#### [Dataset]
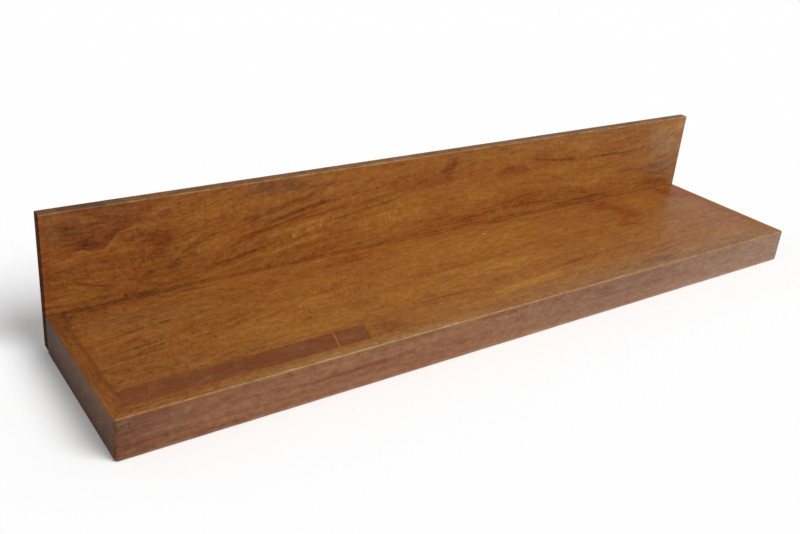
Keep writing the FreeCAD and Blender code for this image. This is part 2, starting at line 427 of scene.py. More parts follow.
class Stencil:
    """A mark that is laid many times: a node group, with the numbers of each mark as its inputs.

    The group adds the mark to the marks so far, because a sum outside it would leave every mask of
    a board waiting at once, which is more than the renderer holds.
    """

    def __init__(self, name: str, numbers: str, vectors: str, draw: Callable[..., Signal]) -> None:
        """Draw the mask once.

        Args:
            name: The name of the group.
            numbers: The names of its number inputs, apart by blanks.
            vectors: The names of its vector inputs.
            draw: Works the mask out from the inputs by name.
        """
        self.tree = bpy.data.node_groups.new(name, "ShaderNodeTree")
        inputs = {"NodeSocketFloat": numbers, "NodeSocketVector": f"{vectors} amounts marks"}
        outputs = {"NodeSocketVector": "marks", "NodeSocketFloat": "mask"}
        for way, sockets in (("INPUT", inputs), ("OUTPUT", outputs)):
            for kind, labels in sockets.items():
                for label in labels.split():
                    self.tree.interface.new_socket(label, in_out=way, socket_type=kind)
        sheet = Sheet(self.tree)
        given = sheet.node("NodeGroupInput").outputs
        labels = f"{numbers} {vectors}".split()
        mask = draw(**{label: Signal(sheet, given[label]) for label in labels})
        marks = sheet.add_mark(given["marks"], mask, given["amounts"])
        sheet.node("NodeGroupOutput", None, {0: marks, 1: mask})

    def lay(self, sheet: Sheet, mark: "Streak | Patch", **values: object) -> tuple[Socket, Signal]:
        """Lay the mark on a sheet.

        Args:
            sheet: The sheet.
            mark: The mark, which says what is added to the tone, the red and the grey.
            values: The marks so far, and what goes into the mask's inputs.

        Returns:
            The marks with this one, and its mask, 0 to 1.
        """
        shares = (-mark.dark, mark.red, mark.grey)
        amounts = tuple(share * strength for share, strength in zip(shares, MARK_STRENGTHS))
        values = {**values, "amounts": amounts}
        outputs = sheet.node("ShaderNodeGroup", {"node_tree": self.tree}, values).outputs
        return outputs[0], Signal(sheet, outputs[1])


def draw_streak(
    share: Signal, curve: Signal, floor: Signal, span: Signal, across: Signal, under: Signal,
    over: Signal, fade: Signal, rag: Signal, jag: Signal, dashes: Signal, breaks: Signal,
) -> Signal:
    """Work out the mask of a line that follows a curve, faded at its ends and broken up.

    Args:
        share: How far along the line this is, 0 to 1.
        curve: The line's own curve here.
        floor: The lowest place of the line across the grain.
        span: How far the line strays across the grain.
        across: The place across the grain.
        under: The line's reach below itself.
        over: The line's reach above itself.
        fade: Over what share of the line its ends fade.
        rag: Noise that frays its sides.
        jag: Upright noise, as far as it notches them.
        dashes: Short noise that breaks it up.
        breaks: How far it is broken up.

    Returns:
        The mask, 0 to 1.4.
    """
    off = across - curve.work("MULTIPLY_ADD", span, floor) + rag * under * 1.4 + jag
    width = off.work("GREATER_THAN", 0.0) * (over - under) + under
    side = (abs(off) / width).rise(1.0, 0.0)
    for end in (share, 1.0 - share):
        side = side * end.step(0.0, fade)
    return side * (dashes * breaks + 1.0).least(1.4).most(0.0)


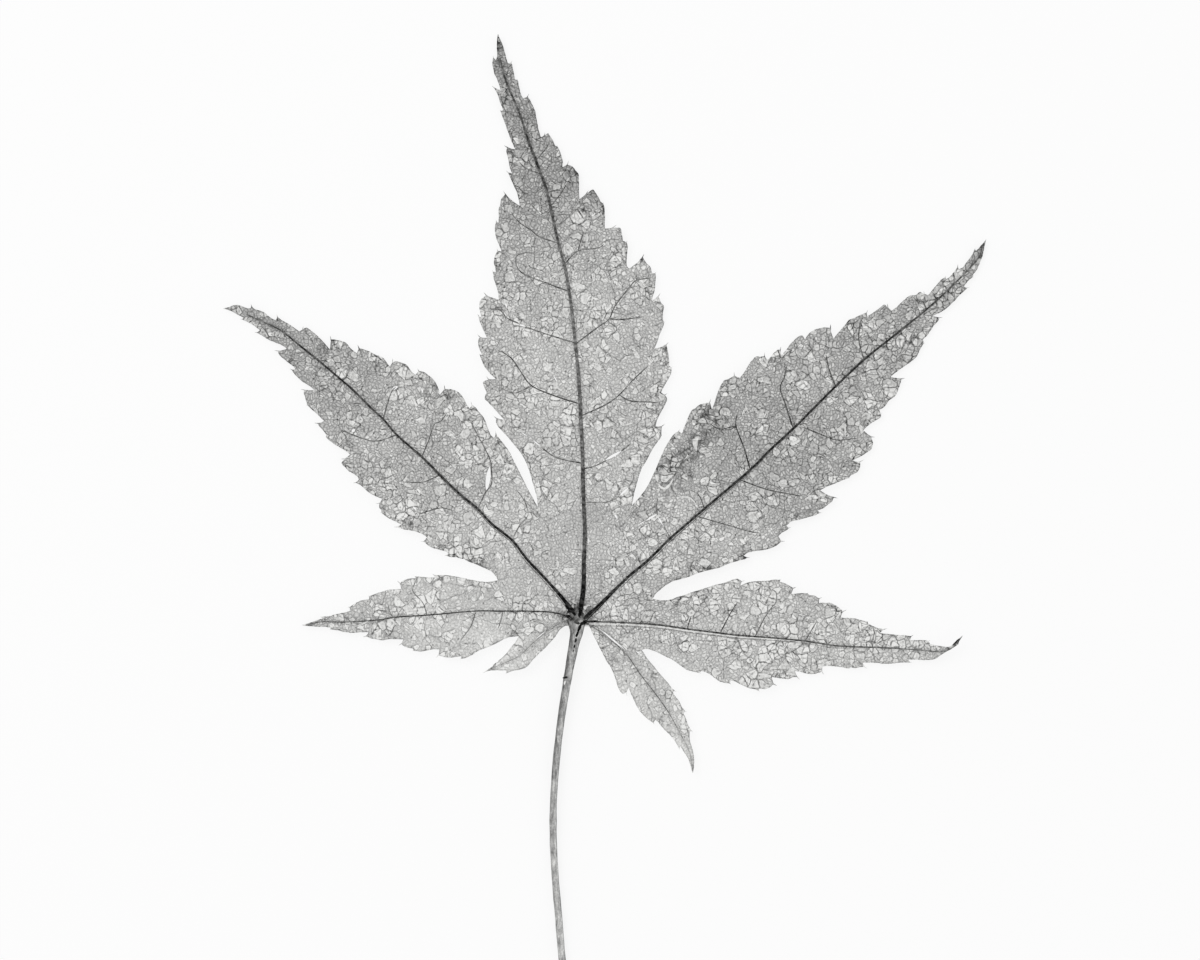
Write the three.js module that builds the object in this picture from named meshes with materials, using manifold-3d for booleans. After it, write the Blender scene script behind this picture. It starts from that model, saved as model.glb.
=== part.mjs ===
import * as THREE from "three";
import Module from "manifold-3d";

// A dried Japanese maple leaf lying flat, face up: seven toothed lobes, raised veins and a stalk, all one piece.
// Millimetres, +Z up. While it is drawn, the origin is where the stalk meets the blade, the middle lobe runs
// toward +Y and the stalk toward -Y. At the end the whole leaf is moved so that its box stands centred on the origin.

const BLADE_THICKNESS = 0.26;
const STALK_RADIUS = 0.37;
const STALK_FOOT_RADIUS = 0.5;
const STALK_NECK_RADIUS = 0.52;
const HUB_RADIUS = 0.85;
const REST_HEIGHT = 0.3;
const CROWN_RISE = 0.75;
const CROWN_REACH = 24;
const RIPPLE = 0.28;
const CURL_RISE = 0.045;
const CURL_START = 31;
const CURL_BELOW = 8;
const SLAB_STEP = 3.6;
const PRISM_LOW = -2;
const PRISM_HIGH = 6;
const SLAB = { left: -37, right: 42, low: -17, high: 60 };
const HUB_FLATNESS = 0.55;
const STALK_DROP = 1.6;
const SWELLING = 0.05;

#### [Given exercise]
Print from the first line through the line that contains "the mask once.", please, including both, and leave out every line outside that stretch.

#### [Solution to this task]
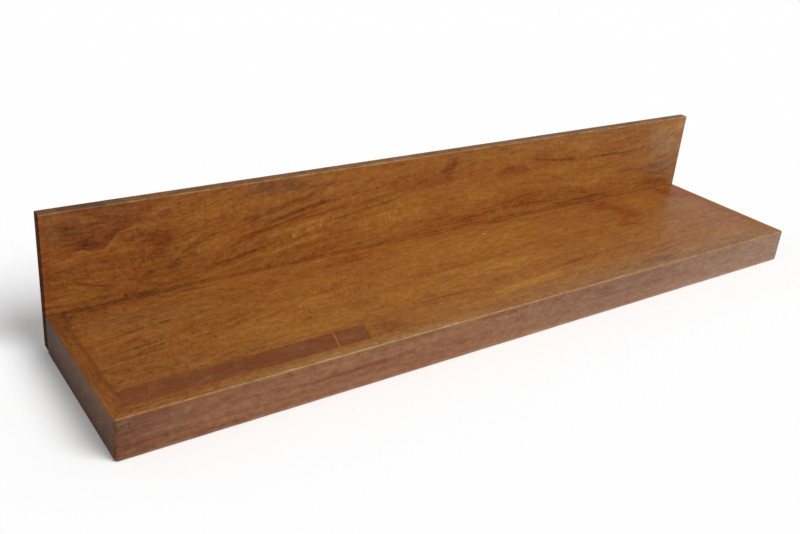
Keep writing the FreeCAD and Blender code for this image. This is part 2, starting at line 427 of scene.py. More parts follow.
class Stencil:
    """A mark that is laid many times: a node group, with the numbers of each mark as its inputs.

    The group adds the mark to the marks so far, because a sum outside it would leave every mask of
    a board waiting at once, which is more than the renderer holds.
    """

    def __init__(self, name: str, numbers: str, vectors: str, draw: Callable[..., Signal]) -> None:
        """Draw the mask once.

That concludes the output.